[Begin PROVIDED DATA]
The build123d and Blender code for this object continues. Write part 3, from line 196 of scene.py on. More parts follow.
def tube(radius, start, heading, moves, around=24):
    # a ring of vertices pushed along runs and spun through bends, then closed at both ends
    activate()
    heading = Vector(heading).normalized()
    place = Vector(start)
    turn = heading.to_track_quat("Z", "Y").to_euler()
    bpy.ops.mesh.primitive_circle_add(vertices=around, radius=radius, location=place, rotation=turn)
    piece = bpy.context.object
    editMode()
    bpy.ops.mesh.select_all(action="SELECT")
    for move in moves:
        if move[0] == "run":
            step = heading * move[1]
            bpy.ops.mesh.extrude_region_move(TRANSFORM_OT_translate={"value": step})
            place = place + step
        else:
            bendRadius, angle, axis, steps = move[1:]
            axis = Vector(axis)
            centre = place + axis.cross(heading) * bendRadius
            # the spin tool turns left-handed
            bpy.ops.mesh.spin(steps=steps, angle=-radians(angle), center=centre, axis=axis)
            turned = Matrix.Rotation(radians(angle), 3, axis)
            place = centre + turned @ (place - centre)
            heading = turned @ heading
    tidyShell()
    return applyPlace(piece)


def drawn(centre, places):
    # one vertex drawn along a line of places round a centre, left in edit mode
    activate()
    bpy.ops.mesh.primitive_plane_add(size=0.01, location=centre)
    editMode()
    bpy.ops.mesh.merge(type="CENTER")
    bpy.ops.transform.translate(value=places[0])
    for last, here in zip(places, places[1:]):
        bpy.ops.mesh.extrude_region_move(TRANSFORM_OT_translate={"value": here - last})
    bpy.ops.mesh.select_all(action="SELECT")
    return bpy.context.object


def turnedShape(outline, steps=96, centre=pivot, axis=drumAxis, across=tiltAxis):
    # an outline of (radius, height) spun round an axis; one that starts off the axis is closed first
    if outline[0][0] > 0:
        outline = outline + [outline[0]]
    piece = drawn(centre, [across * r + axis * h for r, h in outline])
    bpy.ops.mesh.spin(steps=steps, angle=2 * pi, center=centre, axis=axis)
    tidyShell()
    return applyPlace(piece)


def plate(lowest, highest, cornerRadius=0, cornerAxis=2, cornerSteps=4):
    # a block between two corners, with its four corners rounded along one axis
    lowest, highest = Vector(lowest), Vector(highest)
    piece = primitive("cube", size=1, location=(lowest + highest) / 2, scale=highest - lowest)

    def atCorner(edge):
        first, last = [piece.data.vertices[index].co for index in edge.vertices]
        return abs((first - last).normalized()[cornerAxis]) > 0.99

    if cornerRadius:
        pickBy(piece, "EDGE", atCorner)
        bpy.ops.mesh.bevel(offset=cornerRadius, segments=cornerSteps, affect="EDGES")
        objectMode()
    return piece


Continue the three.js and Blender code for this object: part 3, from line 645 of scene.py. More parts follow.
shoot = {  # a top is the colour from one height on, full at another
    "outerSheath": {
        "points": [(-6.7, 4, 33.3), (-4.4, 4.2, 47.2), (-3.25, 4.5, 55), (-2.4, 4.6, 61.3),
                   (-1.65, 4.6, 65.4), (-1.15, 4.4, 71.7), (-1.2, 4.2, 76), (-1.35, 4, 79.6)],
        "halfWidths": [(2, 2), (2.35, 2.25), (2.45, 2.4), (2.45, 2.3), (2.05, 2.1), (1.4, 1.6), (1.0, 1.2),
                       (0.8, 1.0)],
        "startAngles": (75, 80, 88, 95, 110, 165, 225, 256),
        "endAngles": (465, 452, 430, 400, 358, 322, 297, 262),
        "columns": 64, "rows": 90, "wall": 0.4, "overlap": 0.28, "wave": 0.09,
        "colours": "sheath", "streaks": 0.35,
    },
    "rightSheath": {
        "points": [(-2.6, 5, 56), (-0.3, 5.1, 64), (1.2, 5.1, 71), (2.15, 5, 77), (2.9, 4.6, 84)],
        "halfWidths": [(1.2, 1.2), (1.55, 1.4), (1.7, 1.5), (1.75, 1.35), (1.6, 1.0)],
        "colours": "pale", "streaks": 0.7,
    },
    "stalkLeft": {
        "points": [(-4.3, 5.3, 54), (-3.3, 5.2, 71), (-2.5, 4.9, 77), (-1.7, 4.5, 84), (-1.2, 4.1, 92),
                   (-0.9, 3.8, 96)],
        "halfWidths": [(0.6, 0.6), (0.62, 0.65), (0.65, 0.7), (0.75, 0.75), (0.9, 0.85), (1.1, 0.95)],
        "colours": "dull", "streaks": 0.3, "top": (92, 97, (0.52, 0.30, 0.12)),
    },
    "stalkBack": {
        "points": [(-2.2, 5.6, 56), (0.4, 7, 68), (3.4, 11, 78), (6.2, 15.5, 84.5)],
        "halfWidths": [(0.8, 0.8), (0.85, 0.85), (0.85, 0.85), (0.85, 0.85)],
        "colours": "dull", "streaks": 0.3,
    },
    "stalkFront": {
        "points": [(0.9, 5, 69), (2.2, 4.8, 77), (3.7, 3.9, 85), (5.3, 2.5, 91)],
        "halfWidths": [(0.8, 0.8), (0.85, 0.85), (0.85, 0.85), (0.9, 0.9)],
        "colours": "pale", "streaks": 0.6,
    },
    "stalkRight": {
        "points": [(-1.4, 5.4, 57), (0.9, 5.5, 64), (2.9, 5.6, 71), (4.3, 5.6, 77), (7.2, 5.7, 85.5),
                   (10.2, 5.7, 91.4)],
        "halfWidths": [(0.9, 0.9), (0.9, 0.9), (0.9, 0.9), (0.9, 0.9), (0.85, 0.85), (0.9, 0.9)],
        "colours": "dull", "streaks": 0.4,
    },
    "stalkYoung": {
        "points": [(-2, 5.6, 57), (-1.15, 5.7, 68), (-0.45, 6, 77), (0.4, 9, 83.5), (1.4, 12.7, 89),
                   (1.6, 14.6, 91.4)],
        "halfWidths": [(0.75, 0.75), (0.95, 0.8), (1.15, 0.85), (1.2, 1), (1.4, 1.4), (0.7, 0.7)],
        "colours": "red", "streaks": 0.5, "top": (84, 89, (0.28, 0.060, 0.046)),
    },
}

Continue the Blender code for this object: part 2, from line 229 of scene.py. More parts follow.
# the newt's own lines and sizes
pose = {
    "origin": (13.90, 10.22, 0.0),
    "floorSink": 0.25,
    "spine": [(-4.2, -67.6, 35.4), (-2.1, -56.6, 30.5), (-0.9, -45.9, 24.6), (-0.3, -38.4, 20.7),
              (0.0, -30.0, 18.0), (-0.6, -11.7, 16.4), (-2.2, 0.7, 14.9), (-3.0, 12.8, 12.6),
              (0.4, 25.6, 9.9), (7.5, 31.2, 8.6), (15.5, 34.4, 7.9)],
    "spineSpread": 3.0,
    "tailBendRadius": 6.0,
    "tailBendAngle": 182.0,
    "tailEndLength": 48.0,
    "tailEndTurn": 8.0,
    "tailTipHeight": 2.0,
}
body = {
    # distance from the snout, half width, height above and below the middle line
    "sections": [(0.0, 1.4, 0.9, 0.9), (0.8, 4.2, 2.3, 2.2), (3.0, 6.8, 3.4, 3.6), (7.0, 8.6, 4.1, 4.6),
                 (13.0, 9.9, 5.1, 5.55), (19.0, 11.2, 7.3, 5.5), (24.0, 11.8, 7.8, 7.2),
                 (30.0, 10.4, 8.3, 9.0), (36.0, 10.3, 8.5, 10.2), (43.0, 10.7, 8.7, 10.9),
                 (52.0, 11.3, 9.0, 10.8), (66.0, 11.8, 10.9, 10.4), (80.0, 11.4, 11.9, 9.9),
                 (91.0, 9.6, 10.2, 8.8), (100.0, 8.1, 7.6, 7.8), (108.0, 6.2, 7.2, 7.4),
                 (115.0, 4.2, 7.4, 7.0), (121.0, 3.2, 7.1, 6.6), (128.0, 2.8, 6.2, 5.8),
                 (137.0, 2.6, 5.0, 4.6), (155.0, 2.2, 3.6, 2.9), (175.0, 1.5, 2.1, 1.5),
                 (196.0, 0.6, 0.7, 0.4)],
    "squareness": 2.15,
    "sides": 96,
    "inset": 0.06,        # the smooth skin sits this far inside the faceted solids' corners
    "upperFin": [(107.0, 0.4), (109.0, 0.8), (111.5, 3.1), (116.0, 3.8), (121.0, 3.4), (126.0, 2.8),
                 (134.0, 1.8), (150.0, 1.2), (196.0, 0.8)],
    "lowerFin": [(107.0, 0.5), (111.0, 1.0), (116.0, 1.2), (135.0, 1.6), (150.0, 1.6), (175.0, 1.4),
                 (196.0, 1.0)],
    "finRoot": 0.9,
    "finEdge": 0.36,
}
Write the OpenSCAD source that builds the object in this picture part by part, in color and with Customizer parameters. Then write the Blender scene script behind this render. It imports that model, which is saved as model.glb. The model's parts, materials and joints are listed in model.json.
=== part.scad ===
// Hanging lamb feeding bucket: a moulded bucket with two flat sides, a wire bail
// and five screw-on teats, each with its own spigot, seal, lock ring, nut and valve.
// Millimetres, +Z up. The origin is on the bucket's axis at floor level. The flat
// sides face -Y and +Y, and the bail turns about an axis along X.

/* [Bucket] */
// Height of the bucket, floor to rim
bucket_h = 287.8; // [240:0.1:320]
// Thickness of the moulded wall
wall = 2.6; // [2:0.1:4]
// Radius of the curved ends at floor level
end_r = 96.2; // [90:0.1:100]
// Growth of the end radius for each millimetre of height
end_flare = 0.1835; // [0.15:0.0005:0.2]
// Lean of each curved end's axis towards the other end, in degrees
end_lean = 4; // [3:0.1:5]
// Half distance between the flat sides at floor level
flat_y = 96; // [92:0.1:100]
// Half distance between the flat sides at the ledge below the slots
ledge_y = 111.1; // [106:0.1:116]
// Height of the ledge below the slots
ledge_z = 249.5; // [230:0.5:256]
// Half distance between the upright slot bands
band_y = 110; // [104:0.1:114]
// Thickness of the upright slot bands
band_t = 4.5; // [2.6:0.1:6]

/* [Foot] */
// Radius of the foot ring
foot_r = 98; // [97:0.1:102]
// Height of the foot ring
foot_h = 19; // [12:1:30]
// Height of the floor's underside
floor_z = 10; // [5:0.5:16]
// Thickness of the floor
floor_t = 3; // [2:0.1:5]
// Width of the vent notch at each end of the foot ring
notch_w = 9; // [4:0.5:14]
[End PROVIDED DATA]
EXERCISE INSTRUCTIONS: Everything from the line that contains "Continue the Blender" to the line that contains "Write the OpenSCAD" must be transcribed exactly, both end lines included.

THE COMPLETED TASK:
Continue the Blender code for this object: part 2, from line 229 of scene.py. More parts follow.
# the newt's own lines and sizes
pose = {
    "origin": (13.90, 10.22, 0.0),
    "floorSink": 0.25,
    "spine": [(-4.2, -67.6, 35.4), (-2.1, -56.6, 30.5), (-0.9, -45.9, 24.6), (-0.3, -38.4, 20.7),
              (0.0, -30.0, 18.0), (-0.6, -11.7, 16.4), (-2.2, 0.7, 14.9), (-3.0, 12.8, 12.6),
              (0.4, 25.6, 9.9), (7.5, 31.2, 8.6), (15.5, 34.4, 7.9)],
    "spineSpread": 3.0,
    "tailBendRadius": 6.0,
    "tailBendAngle": 182.0,
    "tailEndLength": 48.0,
    "tailEndTurn": 8.0,
    "tailTipHeight": 2.0,
}
body = {
    # distance from the snout, half width, height above and below the middle line
    "sections": [(0.0, 1.4, 0.9, 0.9), (0.8, 4.2, 2.3, 2.2), (3.0, 6.8, 3.4, 3.6), (7.0, 8.6, 4.1, 4.6),
                 (13.0, 9.9, 5.1, 5.55), (19.0, 11.2, 7.3, 5.5), (24.0, 11.8, 7.8, 7.2),
                 (30.0, 10.4, 8.3, 9.0), (36.0, 10.3, 8.5, 10.2), (43.0, 10.7, 8.7, 10.9),
                 (52.0, 11.3, 9.0, 10.8), (66.0, 11.8, 10.9, 10.4), (80.0, 11.4, 11.9, 9.9),
                 (91.0, 9.6, 10.2, 8.8), (100.0, 8.1, 7.6, 7.8), (108.0, 6.2, 7.2, 7.4),
                 (115.0, 4.2, 7.4, 7.0), (121.0, 3.2, 7.1, 6.6), (128.0, 2.8, 6.2, 5.8),
                 (137.0, 2.6, 5.0, 4.6), (155.0, 2.2, 3.6, 2.9), (175.0, 1.5, 2.1, 1.5),
                 (196.0, 0.6, 0.7, 0.4)],
    "squareness": 2.15,
    "sides": 96,
    "inset": 0.06,        # the smooth skin sits this far inside the faceted solids' corners
    "upperFin": [(107.0, 0.4), (109.0, 0.8), (111.5, 3.1), (116.0, 3.8), (121.0, 3.4), (126.0, 2.8),
                 (134.0, 1.8), (150.0, 1.2), (196.0, 0.8)],
    "lowerFin": [(107.0, 0.5), (111.0, 1.0), (116.0, 1.2), (135.0, 1.6), (150.0, 1.6), (175.0, 1.4),
                 (196.0, 1.0)],
    "finRoot": 0.9,
    "finEdge": 0.36,
}
Write the OpenSCAD source that builds the object in this picture part by part, in color and with Customizer parameters. Then write the Blender scene script behind this render. It imports that model, which is saved as model.glb. The model's parts, materials and joints are listed in model.json.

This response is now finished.